To be done — Repeat the listing below word for word, stopping after the line that contains "return smooth_min(distance, ear(x, y, z), EAR_BLEND)".

Provided data —
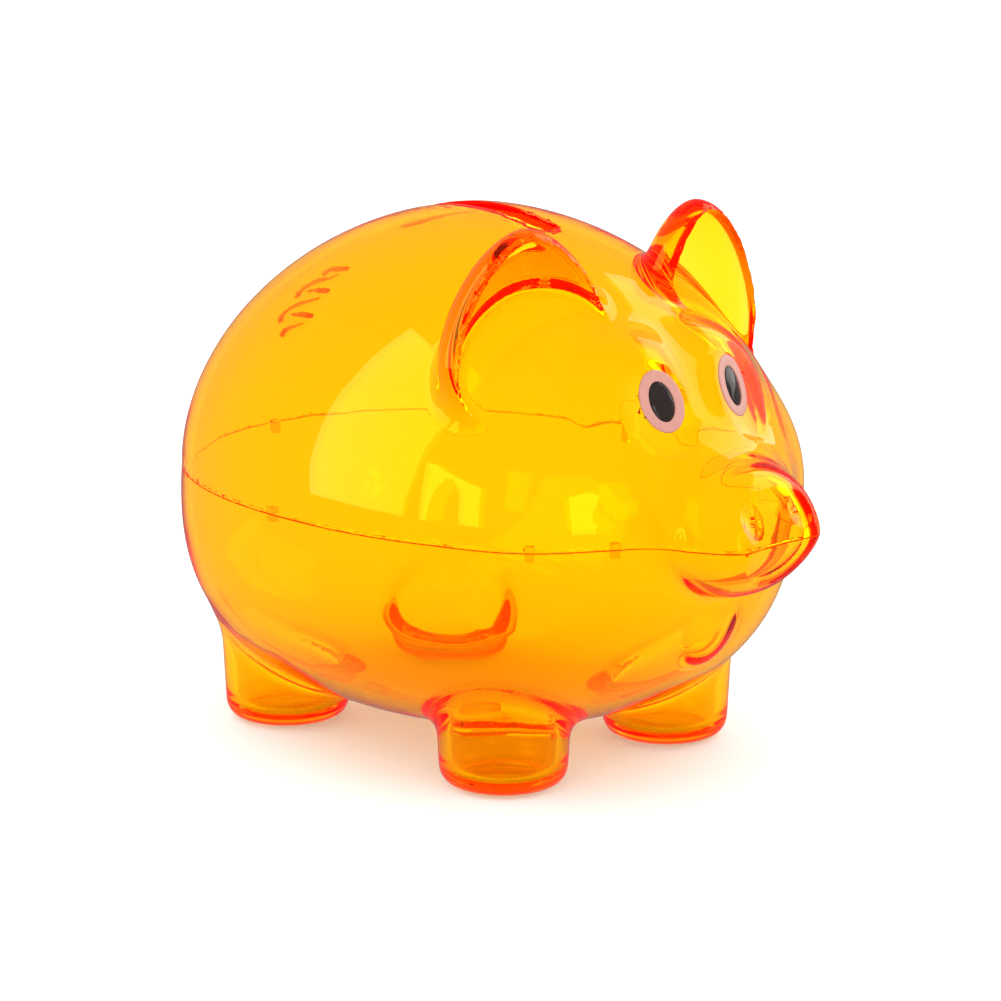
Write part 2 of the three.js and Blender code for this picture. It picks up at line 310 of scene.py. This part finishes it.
def tab(x, y, z, middle, along):
    """One snap tab: a hook that hangs just inside the lower wall and a root in the upper wall."""
    sideways = np.abs((x - middle[0]) * along[0] + (y - middle[1]) * along[1]) - TAB_HALF[0]
    inwards = (x - middle[0]) * -along[1] + (y - middle[1]) * along[0]
    inner_face = TAB_CLEARANCE + 2 * TAB_HALF[1]
    hook = np.maximum(between(inwards, TAB_CLEARANCE, inner_face), between(z, -TAB_DROP, TAB_RISE))
    root = np.maximum(between(inwards, -inner_face, inner_face), between(z, GAP / 2, GAP / 2 + TAB_RISE))
    return np.maximum(np.minimum(hook, root), sideways)


def tabs(x, y, z):
    """The snap tabs around the seam."""
    x, y, z = np.broadcast_arrays(x, y, z)
    distance = np.full(x.shape, FAR)
    near = np.abs(z - SEAM_Z) < TAB_DROP + 2
    x, y, z = x[near], y[near], z[near] - SEAM_Z
    closest = np.full(len(x), FAR)
    for middle, along in TAB_PLACES:
        closest = np.minimum(closest, tab(x, y, z, middle, along))
    distance[near] = closest
    return distance


def snout_blend(z):
    """The crease around the snout is sharp at the lip and soft at the top."""
    above = z - SEAM_Z - SOFTENING_STARTS_ABOVE_SEAM
    return LIP_BLEND + (SNOUT_TOP_BLEND - LIP_BLEND) / (1 + np.exp(-above))


def face_surface(x, y, z):
    return smooth_max(body(x, y, z), -eye_sockets(x, y, z), SOCKET_BLEND)


def head_and_body(x, y, z):
    distance = smooth_min(face_surface(x, y, z), snout(x, y, z), snout_blend(z))
    distance = smooth_min(distance, placed_ellipsoid(x, y, z, CHIN), CHIN_BLEND)
    distance = smooth_max(distance, -snout_face(x, y, z), SNOUT_DISH_EDGE)
    return smooth_min(distance, ear(x, y, z), EAR_BLEND)


def cavity(x, y, z):
    hollow = smooth_min(body(x, y, z) + WALL, snout(x, y, z, WALL), snout_blend(z))
    return smooth_min(hollow, placed_ellipsoid(x, y, z, CHIN) + WALL, CHIN_BLEND)


def upper_shell(x, y, z):
    distance = smooth_min(head_and_body(x, y, z), tail(x, y, z), TAIL_BLEND)
    distance = np.maximum(distance, -cavity(x, y, z))
    distance = smooth_max(distance, -coin_slot(x, y, z), SLOT_EDGE)
    distance = np.maximum(distance, SEAM_Z + GAP / 2 - z)
    return np.minimum(distance, tabs(x, y, z))


def lower_shell(x, y, z):
    distance = smooth_min(head_and_body(x, y, z), foot(x, y, z, 0, 0), FOOT_BLEND)
    hollow = smooth_min(cavity(x, y, z), foot(x, y, z, WALL, FOOT_FLOOR), FOOT_HOLLOW_BLEND)
    return np.maximum(np.maximum(distance, -hollow), z - SEAM_Z + GAP / 2)


def surface_point(direction, offset, field=body):
    """Where a ray from the body's middle passes through a layer at the given offset."""
    centre = np.array([0, BODY_Y, SEAM_Z])
    near, far = 0.0, 2 * BODY_HALF_LENGTH
    for _ in range(40):
        middle = (near + far) / 2
        if field(*(centre + middle * direction)) > offset:
            far = middle
        else:
            near = middle
    return centre + middle * direction


def unit(vector):
    return np.asarray(vector, float) / np.linalg.norm(vector)


def eye_direction(across, up):
    """The direction from the body's middle to a point of the left eye."""
    x = EYE_X + across
    z = EYE_Z + up - SEAM_Z
    return unit((x, -math.sqrt(EYE_DISTANCE**2 - x * x - z * z), z))


def turned_outward(axis):
    """A direction at the left eye, turned about the upright by the angle that the eyes look outward."""
    x, y, z = axis
    return np.array((
        x * math.cos(EYE_TURN) - y * math.sin(EYE_TURN),
        y * math.cos(EYE_TURN) + x * math.sin(EYE_TURN),
        z,
    ))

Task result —
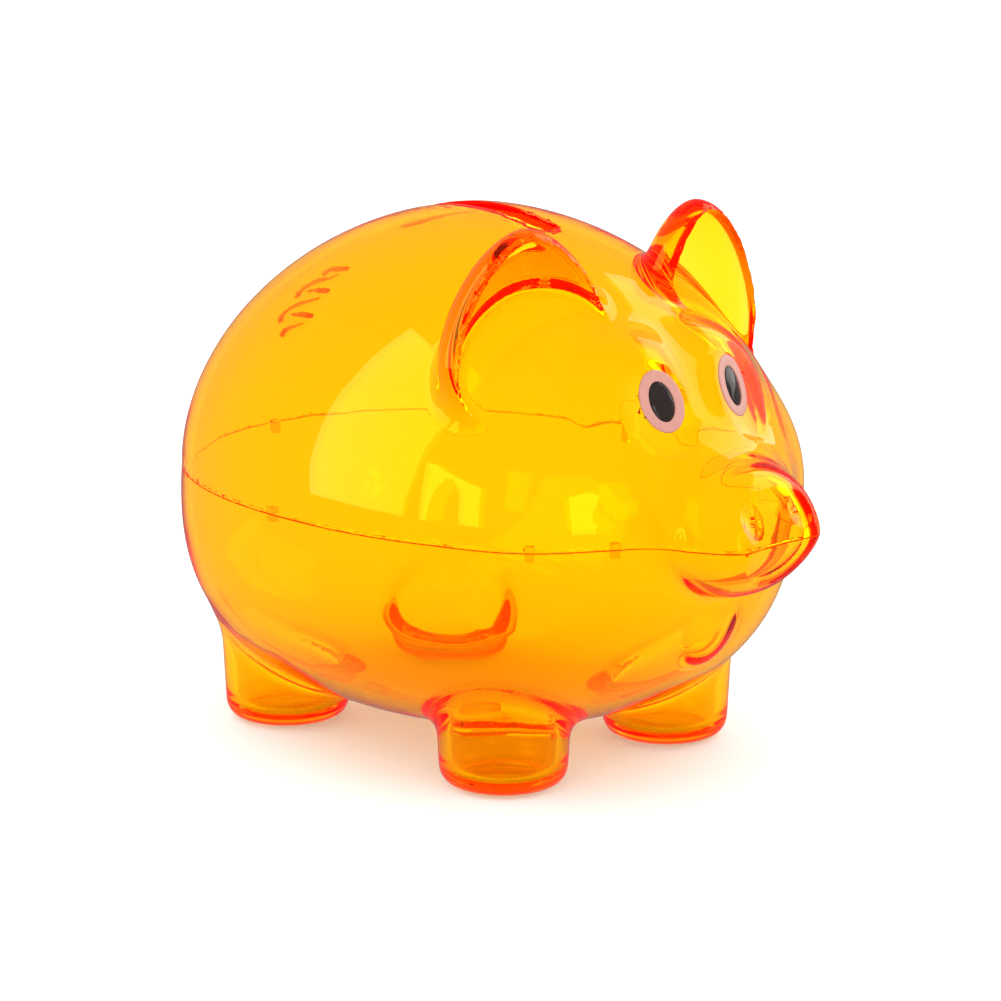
Write part 2 of the three.js and Blender code for this picture. It picks up at line 310 of scene.py. This part finishes it.
def tab(x, y, z, middle, along):
    """One snap tab: a hook that hangs just inside the lower wall and a root in the upper wall."""
    sideways = np.abs((x - middle[0]) * along[0] + (y - middle[1]) * along[1]) - TAB_HALF[0]
    inwards = (x - middle[0]) * -along[1] + (y - middle[1]) * along[0]
    inner_face = TAB_CLEARANCE + 2 * TAB_HALF[1]
    hook = np.maximum(between(inwards, TAB_CLEARANCE, inner_face), between(z, -TAB_DROP, TAB_RISE))
    root = np.maximum(between(inwards, -inner_face, inner_face), between(z, GAP / 2, GAP / 2 + TAB_RISE))
    return np.maximum(np.minimum(hook, root), sideways)


def tabs(x, y, z):
    """The snap tabs around the seam."""
    x, y, z = np.broadcast_arrays(x, y, z)
    distance = np.full(x.shape, FAR)
    near = np.abs(z - SEAM_Z) < TAB_DROP + 2
    x, y, z = x[near], y[near], z[near] - SEAM_Z
    closest = np.full(len(x), FAR)
    for middle, along in TAB_PLACES:
        closest = np.minimum(closest, tab(x, y, z, middle, along))
    distance[near] = closest
    return distance


def snout_blend(z):
    """The crease around the snout is sharp at the lip and soft at the top."""
    above = z - SEAM_Z - SOFTENING_STARTS_ABOVE_SEAM
    return LIP_BLEND + (SNOUT_TOP_BLEND - LIP_BLEND) / (1 + np.exp(-above))


def face_surface(x, y, z):
    return smooth_max(body(x, y, z), -eye_sockets(x, y, z), SOCKET_BLEND)


def head_and_body(x, y, z):
    distance = smooth_min(face_surface(x, y, z), snout(x, y, z), snout_blend(z))
    distance = smooth_min(distance, placed_ellipsoid(x, y, z, CHIN), CHIN_BLEND)
    distance = smooth_max(distance, -snout_face(x, y, z), SNOUT_DISH_EDGE)
    return smooth_min(distance, ear(x, y, z), EAR_BLEND)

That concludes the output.